- Directed by: Sunil Costha
- Starring: Isham Samsudeen
- Theme music composer: Dinesh Subasinghe
- Country of origin: Sri Lanka
- Original language: Sinhala

Production
- Cinematography: Prabath Roshan
- Editor: Kumara Glamuruwa
- Running time: 19 minutes per episode (39 episodes)
- Production company: Shiran telesceane

Original release
- Network: Rupavahini

= Siri Sirimal =

Siri Sirimal is a Sri Lankan television series directed by Sunil Costha that aired on Rupavahini from 2007 to 2008. It was adapted from Mark Twain's 1876 novel The Adventures of Tom Sawyer. The theme song and sound track for the series were composed by Dinesh Subasinghe (for which he won the Golden award for best music director at the 2009 SIGNIS Awards).

== Plot ==
Sirimal (Ishan Shamsudeen) is a mischievous young boy who often skips school. One day, he plans to join Rosa but changes his mind when he catches sight of the young Daughter of Richman (Lusion Bulathsinghala). He decides to sneak back into class instead. Surprisingly, Sirimal's teacher (Edward Gunawardhana) makes him sit with the girls, a situation that Sirimal secretly enjoys as he gets to sit next to them. Among the girls, he also finds himself sitting beside Amy Lawrence, a friend with whom he is "engaged." Although Amy still has romantic feelings for him, Sirimal is too captivated by the Richman girls to notice her.

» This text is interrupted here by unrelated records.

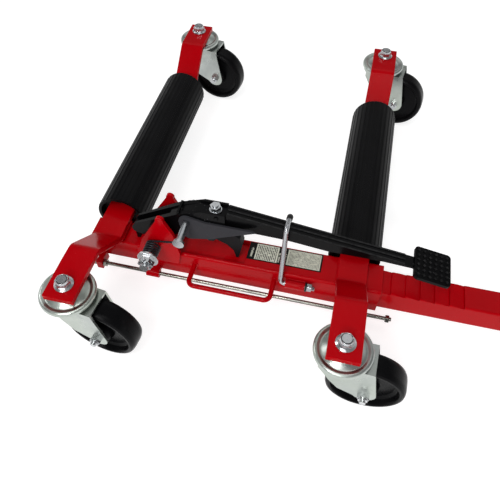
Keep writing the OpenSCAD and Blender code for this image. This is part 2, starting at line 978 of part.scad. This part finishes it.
placed() fork(rear_right);  // fork_rear_right
placed() axle(front_left);  // axle_front_left
placed() axle(rear_left);  // axle_rear_left
placed() axle(front_right);  // axle_front_right
placed() axle(rear_right);  // axle_rear_right
placed() wheel(front_left);  // wheel_front_left
placed() wheel(rear_left);  // wheel_rear_left
placed() wheel(front_right);  // wheel_front_right
placed() wheel(rear_right);  // wheel_rear_right
placed() bushing(front_left);  // bushing_front_left
placed() bushing(rear_left);  // bushing_rear_left
placed() bushing(front_right);  // bushing_front_right
placed() bushing(rear_right);  // bushing_rear_right
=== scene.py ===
import json
import math
import random

import bmesh
import bpy
from mathutils import Matrix, Vector


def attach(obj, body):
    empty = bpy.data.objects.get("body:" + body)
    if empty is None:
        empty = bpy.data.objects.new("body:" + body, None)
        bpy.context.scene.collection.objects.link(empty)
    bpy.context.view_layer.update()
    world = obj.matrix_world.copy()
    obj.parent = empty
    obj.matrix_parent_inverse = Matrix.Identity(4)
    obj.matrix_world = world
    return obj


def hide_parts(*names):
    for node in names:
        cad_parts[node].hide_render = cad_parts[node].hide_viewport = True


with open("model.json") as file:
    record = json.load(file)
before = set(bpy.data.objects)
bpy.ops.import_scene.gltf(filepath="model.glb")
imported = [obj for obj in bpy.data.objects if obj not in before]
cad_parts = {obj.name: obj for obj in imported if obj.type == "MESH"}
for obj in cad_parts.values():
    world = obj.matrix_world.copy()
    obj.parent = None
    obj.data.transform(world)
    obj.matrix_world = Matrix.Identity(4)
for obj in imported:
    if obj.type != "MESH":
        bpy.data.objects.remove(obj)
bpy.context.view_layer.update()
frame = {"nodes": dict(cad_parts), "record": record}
nodes = frame["nodes"]
random.seed(7)

# Places on the design's own plan, in mm
FIXED_X, SLIDING_X = 0, -346          # middle of each arm
BOLT_Y = (-135, 447)                  # the two caster bolts of an arm
PIVOT_X, PIVOT_Z = -271, 100          # main pin
ROD_Y, ROD_Z = -35, 36.5              # thin rod
LATCH_Y, LATCH_Z = -30.5, 68          # the latch's bush


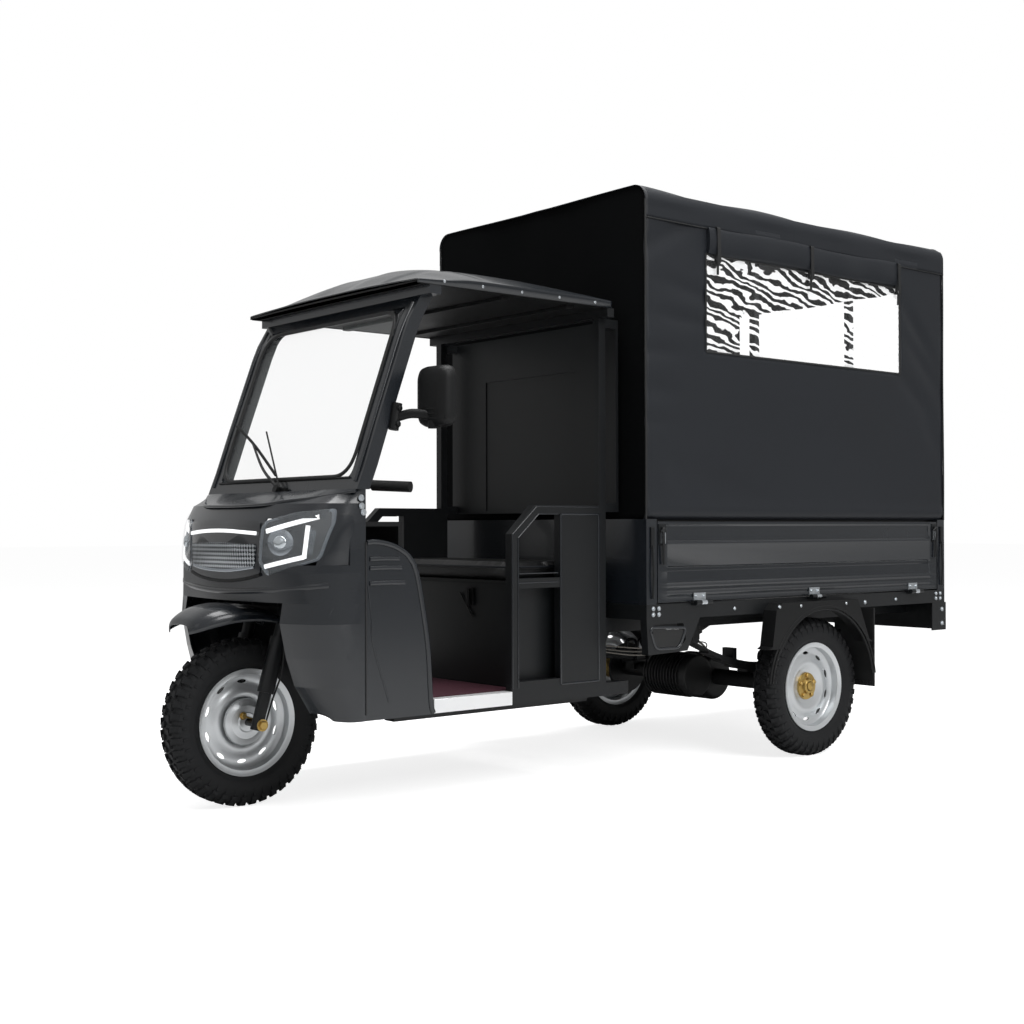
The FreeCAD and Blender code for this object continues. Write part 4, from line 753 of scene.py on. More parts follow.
def makeBoards():
    b = boards
    for side, word in ((1, "left"), (-1, "right")):
        flip = (lambda shape: shape) if side > 0 else mirroredShape
        body = "board_" + word
        shape = pressedBoard(b["rear"], b["front"], b["outer"])
        makePiece("pressed_side_board_" + word, flip(shape), "body_paint", body,
                  hides="side_board_" + word, bevel=0.0008)
        leaves = joined(*[hingeLeaf(x, b["outer"]) for x in b["hingeAt"]])
        makePiece("side_hinge_leaves_" + word, flip(leaves), "zinc_steel", body)
        dark, pale = zip(*[latchShapes(x, b["outer"], turn)
                           for x, turn in ((b["front"] - 0.020, 1), (b["rear"] + 0.020, -1))])
        makePiece("side_latches_" + word, flip(joined(*dark)), "frame_paint", body, bevel=0.0006)
        makePiece("side_latch_claws_" + word, flip(joined(*pale)), "zinc_steel", body)
    gate = toRear(pressedBoard(-b["gateHalf"], b["gateHalf"], b["gateOuter"]))
    makePiece("pressed_tailgate", gate, "body_paint", "gate", hides="tailgate", bevel=0.0008)
    leaves = toRear(joined(*[hingeLeaf(y, b["gateOuter"]) for y in b["gateHingeAt"]]))
    makePiece("tailgate_hinge_leaves", leaves, "zinc_steel", "gate")
    dark, pale = zip(*[latchShapes(y, b["gateOuter"], turn)
                       for y, turn in ((b["gateHalf"] - 0.02, 1), (0.02 - b["gateHalf"], -1))])
    makePiece("tailgate_latches", toRear(joined(*dark, *pale)), "frame_paint", "gate", bevel=0.0006)
    # catches and bolts on the fixed posts and rail
    catches, bolts = [], []
    for x in (0.868, -0.836):
        catches.append(blockShape((x - 0.008, 0.573, 0.79), (x + 0.008, 0.580, 0.862)))
        catches.append(tubeShape([(x, 0.580, 0.80), (x, 0.584, 0.70), (x, 0.580, 0.62)], 0.004, 8))
    for x in (0.862, 0.835, -0.80, -0.83):
        bolts.append(boltShape((x, 0.574, 0.586), (0, 1, 0), 0.006))
        bolts.append(boltShape((x, 0.574, 0.566), (0, 1, 0), 0.006))
    for x in (0.45, 0.12, -0.20, -0.52):
        bolts.append(boltShape((x, 0.574, 0.572), (0, 1, 0), 0.005))
    makePiece("post_catches", bothSides(joined(*catches)), "frame_paint", bevel=0.0006)
    makePiece("bed_bolts", bothSides(joined(*bolts)), "zinc_steel")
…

He was a poor boy who lives with his aunt. He steals food and gets caught by his aunt (Geetha Kanthy Jayakody) who beats and punishes him. He runs away to the small jungle near the river where he meets a boy who is elder to him. Almost instinctually (but probably a social facet of village boys), they fight and Sirimal tries to become prince over them.

Later in the Story Sirimal teams up with two other mischievous boys Rosa and Dasa, vowing never to be separated from each other. One night they come across three villagers, Gunaya (Cletus Mendis), Bempi(Kumara Thirimadhura) and Kattandiya at a cemetery and while sharing some stolen money they fight and Kattandiya is killed by Gunaya. Gunaya escapes by framing innocent Bempi. When the murder trial starts and Bempi is on the verge of being convicted, Sirimal & Rosa testify and the verdict changes.

Later, the same kids try to find a treasure at a haunted house. When they reach there they see that it belongs to thieves and they are running away with the hidden treasure. They follow but fail to catch the thieves . When Sirimal and Rosa try to catch the thieves they stumble into a dangerous arena and thwart it.

==Cast and crew==

Cast

- Isham Shamsudeen
- Geetha Kanthi Jayakody
- Edward Gunawardena
- Maureen Charuni
- Kumara Thirimadura
- Lucien Bulathsinhala
- Sarath Kothalawala
- Tony Ranasinghe
- Cletus Mendis
- Gamini Jayalath
- Daya Alwis
- Asela Jayakody
- Chandra Kaluarachchi
- Saman Almeda
- G. R. Perera
- Chathura Rajasuriya
- Chamara Ranga
- Isuri Navodya
- Tharaka Nadishani
- Tharuka Madushan

Crew
- Director-Sunil Costha
- Cinema Autography-Prabath Roshan
- Editor-Kumara Galgamuwa
- Music score-Dinesh Subasinghe
- Vocals-Madawa Senivirathna & DRC Members Choir
- Art directors-Sunil Wijeratne & Sena Mabulage
- Make up-Priyantha Dissanayake
- Production executive- Nimal Wijesiri Senadeera
- Assistant Director- Newton Gunasekara

==Music==
The score, which uses string and brass orchestra, was composed by Dinesh Subasinghe. The theme song "Mandho Kawdho" was very popular among children in Sri Lanka in 2007–2009.. It was sung by Madhawa Senivirathan and the Dee R Cee members vocal group. To conjure up the time period of the plot (the 1940s), Subasinghe used a digital effect which recreated the sound of an old gramophone record in some parts of the score.

== Reception ==
The review aggregator website IMDb reported an approval rating of 9 out of 10, based on 43 reviews. Most viewers might very positive. The drama was highly praised for its inspiring storyline and positive message. It resonated with audiences of all ages, particularly students and parents, due to its emphasis on education, resilience, and moral values. The series also contributed to a renewed interest in Kumaratunga Munidasa’s literary works, further cementing its cultural significance.